The massacre of ancestors and de-pedestalization of old icons is a necessary aspect of social change; and without advocating any form of ancestor-worship, perhaps it is useful to remind the oncoming generations that those who have gone before previously have faced similar problems, and their accumulated wisdom may not always constitute a fetter on vertiginous social change. Here, as in many other spheres, the appellate judiciary has valuable lessons for the problems at hand. Their practice of referring to earlier, even comparatively ancient, decisions is to remind us all that – to use Julius Stone’s words– continuity with the past is both a historic ‘necessity’ and a ‘duty’.
The theme of judicial review is well analysed in this book, both from the national and comparative perspectives. And I agree with Balram about the Indian situation when he writes, Lord Denning-like, that “Judicial review is the saviour of the Constitution” and “also the basic structure of an ever-expanding constitutional jurisprudence”.
It is important to recognize that the dissensus concerns not so much the overall goals of the Constitution but some of the ways of interpreting and achieving these. The Indian constitution has since its inception found a way of dealing with political disagreements—namely, human rights adjudication. The entire edifice of judicial review is said, by judges and courts to rest on the faith of the people in the judiciary to understand and implement the constitutional provisions and the spirit animating these.
Here, what is conventionally called ‘non-representative’ network is claiming at least indirectly some representational profile and power. The opening of the space for legitimate (socially responsible) non-representational and altruistic (not self-interested constitutional) politics is a major contribution of the Indian judiciary to Indian life.

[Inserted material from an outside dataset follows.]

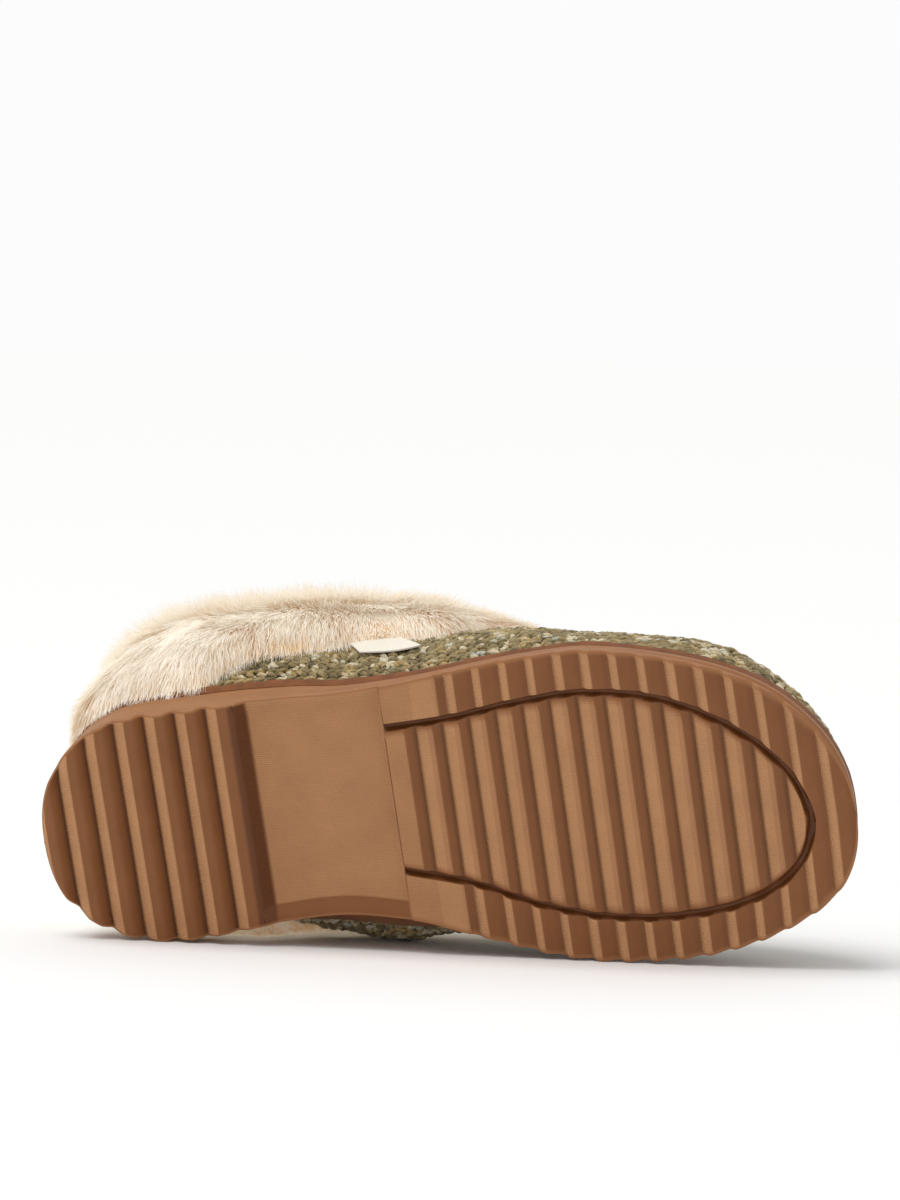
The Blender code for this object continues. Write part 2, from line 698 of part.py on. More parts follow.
def make_fur_collar(material, root):
    """The cuff: pile folded over the collar, its hem outside, its inner edge in the shoe, locks all over."""
    count = 2 * LOCKS_ROUND
    columns = np.arange(count)
    turns = even_columns(count)
    lengths = wall_lengths(turns)
    _, along = collar_loop(turns)
    foxing_top = share_at_rise(turns, FOXING_HEIGHT + CLEARANCE)[:, 0]
    hang = smooth(CUFF_ROWS, CUFF_COLUMNS, "hang", along)
    hem = 1 - hang * (1 - foxing_top)
    turn_in = np.minimum(PILE_TURN_IN / lengths, 0.5)
    seat = CLEARANCE + CHORD_ALLOWANCE
    inside_seat = -KNIT_WALL - seat

    outer_steps = np.array([0, 0.3, 0.56, 0.78, 0.91, 0.97, 1])
    outer_shares = hem[:, None] + outer_steps * (1 - hem[:, None])
    seat_outside = wall_offset(turns, outer_shares, seat)
    rim, normal, up = (part[:, 0] for part in wall_frames(turns, np.ones(1)))
    rim_outside = (rim + seat * normal + seat * up)[:, None]
    rim_inside = (rim + inside_seat * normal + seat * up)[:, None]
    inner_shares = 1 - turn_in[:, None] * np.array([0.35, 1.0])
    seat_inside = wall_offset(turns, inner_shares, inside_seat)
    seat_line = np.concatenate([seat_outside[:, :-1], rim_outside, rim_inside, seat_inside], axis=1)

    out, over = soft(normal), soft(up)
    rows = np.arange(3 * LOCK_ROWS)
    locks = LOCK_DEPTH * lock_height(columns, rows)
    down_outside = 5
    over_rim = len(rows) - down_outside - 3
    pile = []
    for row in rows:
        lock = locks[:, row]
        if row < 3:
            place = 1 - row / 3
            share = 1 - turn_in * (0.25 + 0.75 * place)
            thick = PILE_INSIDE * (1 - 0.35 * place)
            point = pile_points(turns, share, inside_seat - thick - lock)
        elif row < 3 + over_rim:
            angle = math.pi * (row - 2.5) / over_rim
            centre = rim - KNIT_WALL / 2 * out
            reach = np.interp(angle, (0, math.pi), (PILE_INSIDE, PILE_DEPTH)) + KNIT_WALL / 2 + lock
            point = centre + reach[:, None] * (math.sin(angle) * over - math.cos(angle) * out)
        else:
            place = (row - 3 - over_rim + 0.6) / (down_outside - 0.4)
            share = 1 - place * (1 - hem)
            full = smooth(PILE_ROWS, PILE_COLUMNS, "fullness", 1 - place)
            thick = PILE_EDGE + full * (PILE_DEPTH - PILE_EDGE)
            point = pile_points(turns, share, seat + thick + lock)
            point = point - LOCK_SWAY * (lock / LOCK_DEPTH)[:, None] * over * (place < 0.95)
        pile.append(point[:, None])
    pile_line = pressed(np.concatenate(pile, axis=1))
    sections = np.concatenate([seat_line, pile_line], axis=1)
    faces = quads(count, sections.shape[1])
    return new_piece("fur_collar", sections.reshape(-1, 3), faces, material, root, 70)


def make_label_tab(material, root):
    """A small slanted tab that hangs from under the cuff's hem, flat on the knit."""
    across = np.linspace(-0.5, 0.5, 5)
    down = np.linspace(0, 1, 4)
    centre = np.array([TAB_PLACE])
    length = wall_lengths(centre)[0]
    _, along = collar_loop(centre)
    foxing_top = share_at_rise(centre, FOXING_HEIGHT + CLEARANCE)[0, 0]
    hem = 1 - smooth(CUFF_ROWS, CUFF_COLUMNS, "hang", along)[0] * (1 - foxing_top)
    near = wall_points(centre + (-0.002, 0.002), np.array([hem]))
    turn_for_mm = 0.004 / np.linalg.norm(near[0, 0] - near[1, 0])
    layers = []
    for offset in (CLEARANCE, CLEARANCE + TAB_THICKNESS):
        for drop in down:
            lean = -TAB_LEAN * drop
            turns = TAB_PLACE + (TAB_WIDTH * across + lean) * turn_for_mm
            share = hem - (3 * CLEARANCE + TAB_DROP * drop) / length
            layers.append(wall_offset(turns, np.array([share]), offset)[:, 0])
    points = np.concatenate(layers)
    rows, cols = len(down), len(across)
    faces = []
    for row in range(rows - 1):
        for col in range(cols - 1):
            corner = row * cols + col
            near_face = (corner, corner + 1, corner + cols + 1, corner + cols)
            faces += [near_face, tuple(point + rows * cols for point in near_face)]
    rim = [*range(cols), *(row * cols + cols - 1 for row in range(1, rows))]
    rim += [*range(rows * cols - 2, (rows - 1) * cols - 1, -1)]
    rim += [row * cols for row in range(rows - 2, 0, -1)]
    for here, there in zip(rim, rim[1:] + rim[:1]):
        faces.append((here, there, there + rows * cols, here + rows * cols))
    return new_piece("label_tab", points, faces, material, root)


def volume_and_centre(piece):
    """The solid's volume, and its centre times that volume, in the shoe's own frame."""
    volume = 0.0
    moment = Vector((0, 0, 0))
    for face in piece.data.polygons:
        a, b, c = (piece.data.vertices[index].co for index in face.vertices)
        share = a.dot(b.cross(c)) / 6
        volume += share
        moment += share * (a + b + c) / 4
    return volume, moment


def centre_of_mass(pieces):
    mass = 0.0
    moment = Vector((0, 0, 0))
    for piece, density in pieces:
        volume, turning = volume_and_centre(piece)
        mass += density * volume
        moment += density * turning
    return moment / mass


def stands_on(corners, normal, centre):
    """True if the centre of mass is over this face of the hull."""
    for here, there in zip(corners, corners[1:] + corners[:1]):
        if (there - here).cross(centre - here).dot(normal) < 0:
            return False
    return True


def resting_direction(pieces):
    """The way down when the shoe lies on its inner side: out of the hull's face that carries its weight."""
    hull = bmesh.new()
    for piece, _ in pieces:
        for vertex in piece.data.vertices:
            hull.verts.new(vertex.co)
    bmesh.ops.convex_hull(hull, input=hull.verts)
    centre = centre_of_mass(pieces)
    inner_side = Vector((0, INNER, 0))
    best = None
    for face in hull.faces:
        corners = [loop.vert.co.copy() for loop in face.loops]
        normal = (corners[1] - corners[0]).cross(corners[2] - corners[0]).normalized()
        if normal.dot(corners[0] - centre) < 0:
            normal.negate()
            corners.reverse()
        if stands_on(corners, normal, centre) and (best is None or normal.dot(inner_side) > best.dot(inner_side)):
            best = normal
    hull.free()
    return best


def lay_down(root, pieces):
    """Turns the shoe so that its resting face is on the floor, toe to +X and tread to -Y, over the origin."""
    up = -resting_direction(pieces)
    toe = Vector((1, 0, 0))
    toe = (toe - toe.dot(up) * up).normalized()
    turn = Matrix((toe, up.cross(toe), up))
    corners = np.array([turn @ vertex.co for piece, _ in pieces for vertex in piece.data.vertices])
    low, high = corners.min(axis=0), corners.max(axis=0)
    shift = Vector((-(low[0] + high[0]) / 2, -(low[1] + high[1]) / 2, -low[2]))
    root.matrix_world = Matrix.Translation(shift) @ turn.to_4x4()


def main():
    for old in list(bpy.data.objects):
        bpy.data.objects.remove(old, do_unlink=True)
    root = bpy.data.objects.new("slipper", None)
    bpy.context.scene.collection.objects.link(root)
    rubber = new_material("tan_rubber", (0.35, 0.15, 0.065), 0.6)
    suede = new_material("tan_suede", (0.30, 0.13, 0.055), 0.9, 0.3)
    lining = new_material("cream_footbed", (0.72, 0.62, 0.48), 0.95, 0.3)
    knit = new_material("olive_knit", (0.20, 0.18, 0.07), 0.9, 0.2)
    pile = new_material("cream_pile", (0.82, 0.74, 0.62), 0.95, 0.5)
    ribbon = new_material("cream_ribbon", (0.80, 0.76, 0.66), 0.8)
    pieces = [
        (make_outsole(rubber, root), DENSITIES["rubber"]),
        (make_foxing(suede, root), DENSITIES["leather"]),
        (make_insole(lining, root), DENSITIES["fabric"]),
        (make_upper(knit, root), DENSITIES["fabric"]),
        (make_fur_collar(pile, root), DENSITIES["fabric"]),
        (make_label_tab(ribbon, root), DENSITIES["fabric"]),
    ]
    lay_down(root, pieces)
    bpy.context.view_layer.update()


main()
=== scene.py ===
"""Looks of the knitted slipper: rubber sole, suede foxing, knit, pile cuff and footbed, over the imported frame.

Shapes are worked out on the upright shoe, in millimetres: x runs from heel to toe, y to the inner side and z up.
placed() lays them down as the frame is, in metres.
"""

import math

import bmesh
import bpy
import numpy as np
from bpy.props import FloatProperty, FloatVectorProperty, IntProperty, PointerProperty
from mathutils import Matrix, Vector


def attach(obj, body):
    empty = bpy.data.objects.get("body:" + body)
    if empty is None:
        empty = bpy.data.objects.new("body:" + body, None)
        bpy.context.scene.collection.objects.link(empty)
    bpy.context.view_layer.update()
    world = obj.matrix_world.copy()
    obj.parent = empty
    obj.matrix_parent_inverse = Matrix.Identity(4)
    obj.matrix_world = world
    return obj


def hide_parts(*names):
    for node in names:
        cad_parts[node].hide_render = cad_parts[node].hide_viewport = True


bl_info = {
    "name": "Knitted slipper",
    "version": (1, 0, 0),
    "blender": (4, 5, 0),
    "location": "View3D > Sidebar > Slipper",
    "description": "Builds a knitted slipper with a pile cuff and a ribbed rubber sole",
    "category": "Object",
}

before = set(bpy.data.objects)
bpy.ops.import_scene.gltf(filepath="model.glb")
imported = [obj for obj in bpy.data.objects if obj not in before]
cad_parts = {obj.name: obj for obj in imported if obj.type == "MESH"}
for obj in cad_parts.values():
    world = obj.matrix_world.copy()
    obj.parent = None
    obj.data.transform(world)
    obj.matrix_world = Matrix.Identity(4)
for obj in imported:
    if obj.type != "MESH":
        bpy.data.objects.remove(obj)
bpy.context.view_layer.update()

# How the upright shoe is laid on its inner side, as the CAD nodes are
TURN = np.array(
    (
        (0.995182, 0.094899, -0.024620),
        (0.000000, 0.251121, 0.967956),
        (0.098041, -0.963292, 0.249912),
    )
)
SHIFT = np.array((-0.126599, -0.039168, 0.031986))

MM = 0.001

# The camera: the way its picture's right and top run in the upright shoe, and what it looks at, in millimetres
PICTURE_RIGHT = (0.973, 0.138, 0.220)
PICTURE_UP = (0.072, -0.944, 0.311)
LOOKS_AT = (143.4, -68.7, 10.6)
# The photograph's height in pixels, its pixels for each millimetre of the shoe, the camera's distance in metres,
# its sensor in millimetres, and how far it sees, in metres
PHOTO_HEIGHT = 1200
PHOTO_SCALE = 3.1745
CAMERA_DISTANCE = 2.0
SENSOR = 36.0
SEES_TO = 50

# The stage: half the floor's side, and the softbox's side and place, in metres; the way the window's light comes
# from; how bright the camera sees the surround, so that it meets the floor without a line; and the floor's white
FLOOR_HALF = 6
SOFTBOX_SIDE = 1.2
SOFTBOX_PLACE = (-0.9, -1.3, 1.9)
LIGHT_FROM = (-0.28, -0.22, 0.93)
SEEN_SURROUND = 0.975
FLOOR_WHITE = "#F5F5F4"

# The two sides of a shoe, as the sign of y
OUTER = -1
INNER = 1

# Rubber unit
SOLE_LENGTH = 265.0
BALL_WIDTH = 105.0
HEEL_HEIGHT = 17.5
BALL_HEIGHT = 10.5
TOE_SPRING = 6.0
HEEL_SPRING = 1.5
HEEL_CORNER = 42.0
HEEL_FULLNESS = 2.2
TOE_CORNER = 85.0
TOE_FULLNESS = 2.3
SIDE_TAPER = 1.8
BEAD_HEIGHT = 3.2
BEAD_STEP = 0.7

# Tread of the heel
HEEL_RIBS = 6
HEEL_RIB_PITCH = 10.45
HEEL_RIB_DEPTH = 3.0
HEEL_GROOVE_WALL = 2.6
HEEL_FIRST_GROOVE = 6.2
BREAST_SLOPE = 5.0

# Recessed arch
ARCH_DEPTH = 4.0
ARCH_FRONT_DEPTH = 2.8
ARCH_BORDER_RISE = 0.8
BORDER_WIDTH = 5.5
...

But one must also be able to learn from history and comparison. Judicial review power and processes may prove active in the wider interests of the people at large and that is an inestimable blessing of democratic judicial power and wisdom. But we must never forget, that it can in dark times, disempower, disfavour, and deprivilege the demos.
This has been admirably brought out early by Justice Koka Subba Rao whose opinions castigated “statism” in all forms, including excessive delegation of power; and recently by the poignant performance of Justice Dr. Dhananjay Chandrachud overruling Shiv Kant Shukla decision and Justice Rohinton Nariman’s recall of the role of historic and creative moments of dissent in the Apex Court.
Equally recently, Chief Justice Dipak Misra was to remind us all:
“A representative form of government should not become a government by elites where the representatives so elected do nothing to give effect to the will of the sovereign. The elected representatives must not have an ulterior motive for representing their constituents and they should not misuse the popular mandate awarded to them by covertly transforming it into ‘own rule’. The inherent value of public accountability can never be brushed aside” [ Government of NCT of Delhi v Union of India & Another, Para 5 (WWW.LIVELAW.IN. per Dipak Misra, A. K. Sikri, and A. Khanwailkar JJ.; 2018)].
Justice Dipak Misra (and the Court) has inaugurated several new concepts such as “constitutional renaissance”, “constitutional trust” and “pragmatic and purposive interpretation”. These need a massive constitutional gaze and further development but a laudable start, indeed, has been made.
But we must also recall what Yaniv Roznai and Gary J. Jacobsohn have to say, tongue-in-cheek, about the Israeli Supreme Court [pp.163-187]: “… the Israeli case demonstrates how a constitutional revolution can be incrementally brought about by a series of mini-revolutions, deriving their generative force from activist courts. In other words, the judiciary as constitutional revolutionary!” [p.178, emphasis added].
My warmest gratitude to you all, and the distinguished contributors to this volume.